If Capcom does require bigger events to pay licensing fees, my fervent hope is that it won’t price those fees high enough to cause issues for TOs. If they do, the most obvious out for TOs is to simply decide not to run SFV at their events, which would suck for the players who don’t get to play, the viewers who don’t get to watch, the TOs who don’t get the venue fees of players who would have attended for SFV, and even Capcom itself who will have shot itself in the foot and caused a wholly unnecessary rupture in the scene. TOs could probably survive without the SFV scene. I’m not sure the SFV scene could survive without TOs.
In general, I’m wary of video game rights holders taking on too much power from the communities and industries that spring up around their games. My take on the history of esports is that it’s been full of passionate communities who do the work to create an industry that then gets co-opted by rights holders once it’s economically valuable. If that’s what’s going on here, I’m against it.
But Capcom hasn’t been nearly as predatory and controlling as rights holders like Blizzard and Riot.

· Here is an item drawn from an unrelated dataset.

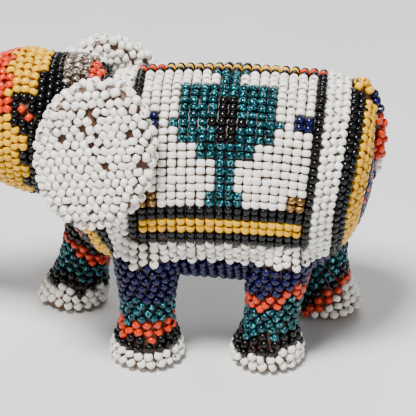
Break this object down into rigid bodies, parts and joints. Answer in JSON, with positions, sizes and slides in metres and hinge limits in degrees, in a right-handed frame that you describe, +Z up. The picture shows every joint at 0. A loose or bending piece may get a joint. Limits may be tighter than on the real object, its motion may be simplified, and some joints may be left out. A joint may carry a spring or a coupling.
{
  "type": "beaded elephant figure",
  "caption": "Small standing elephant with a raised trunk, a carved wood core coated in wax and covered all over in rows of coloured glass seed beads.",
  "frame": {"origin": "on the ground under the middle of the figure's bounding box", "axes": "+Z up, the head faces -X, +Y to the elephant's right"},
  "size_m": [0.115, 0.0552, 0.076],
  "materials": {
    "carved_wood": "bare",
    "beeswax": "satin wax",
    "white_beads": "opaque gloss",
    "black_beads": "opaque gloss",
    "yellow_beads": "opaque gloss",
    "orange_beads": "opaque gloss",
    "navy_beads": "dark gloss",
    "teal_beads": "silver lined",
    "crystal_beads": "silver lined"
  },
  "bodies": {
    "root": {"torso_core": "carved_wood", "head_core": "carved_wood", "trunk_core": "carved_wood", "tail_core": "carved_wood", "ear_left_core": "carved_wood", "ear_right_core": "carved_wood", "front_left_leg_core": "carved_wood", "front_right_leg_core": "carved_wood", "rear_left_leg_core": "carved_wood", "rear_right_leg_core": "carved_wood", "torso_wax": "beeswax", "head_wax": "beeswax", "trunk_wax": "beeswax", "tail_wax": "beeswax", "ear_left_wax": "beeswax", "ear_right_wax": "beeswax", "front_left_leg_wax": "beeswax", "front_right_leg_wax": "beeswax", "rear_left_leg_wax": "beeswax", "rear_right_leg_wax": "beeswax", "shoulder_band": "yellow_beads", "rump_band": "yellow_beads", "chest_beads": "navy_beads", "rump_beads": "navy_beads", "belly_beads": "navy_beads", "spine_beads": "black_beads", "netting_left": "white_beads", "netting_right": "white_beads", "border_left": "black_beads", "border_right": "black_beads", "motif_left": "teal_beads", "motif_right": "teal_beads", "blanket_left": "white_beads", "blanket_right": "white_beads", "crown_beads": "crystal_beads", "head_beads": "black_beads", "cheek_left": "yellow_beads", "cheek_right": "yellow_beads", "eye_left": "orange_beads", "eye_right": "orange_beads", "brow_beads": "yellow_beads", "trunk_beads": "orange_beads", "tail_beads": "orange_beads", "ear_left_beads": "white_beads", "ear_right_beads": "white_beads", "front_left_thigh_beads": "navy_beads", "front_left_shank_beads": "teal_beads", "front_left_foot_beads": "white_beads", "front_right_thigh_beads": "navy_beads", "front_right_shank_beads": "teal_beads", "front_right_foot_beads": "white_beads", "rear_left_thigh_beads": "navy_beads", "rear_left_shank_beads": "teal_beads", "rear_left_foot_beads": "white_beads", "rear_right_thigh_beads": "navy_beads", "rear_right_shank_beads": "teal_beads", "rear_right_foot_beads": "white_beads"}
  },
  "joints": []
}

Its Capcom Pro Tour has long worked with existing community events and broadcasters and provided significant pot bonuses that have helped bring more players and viewers to events. If there are problems in its initial implementation of these licensing structures, I hope it will remain open-minded and make changes to solve them.
I also hope it understands that although its license may be similar to Blizzard and Riot, the scene for its games is very different. The FGC is a multi-game community in which no one rights holder can exercise total control of events, players, or any other aspect of the ecosystem. What would happen if one of the rights holders tried to overplay its hand? I hope we won’t need to find out.
David Graham is a digital entertainment and ecommerce attorney with a specialization in esports and video games.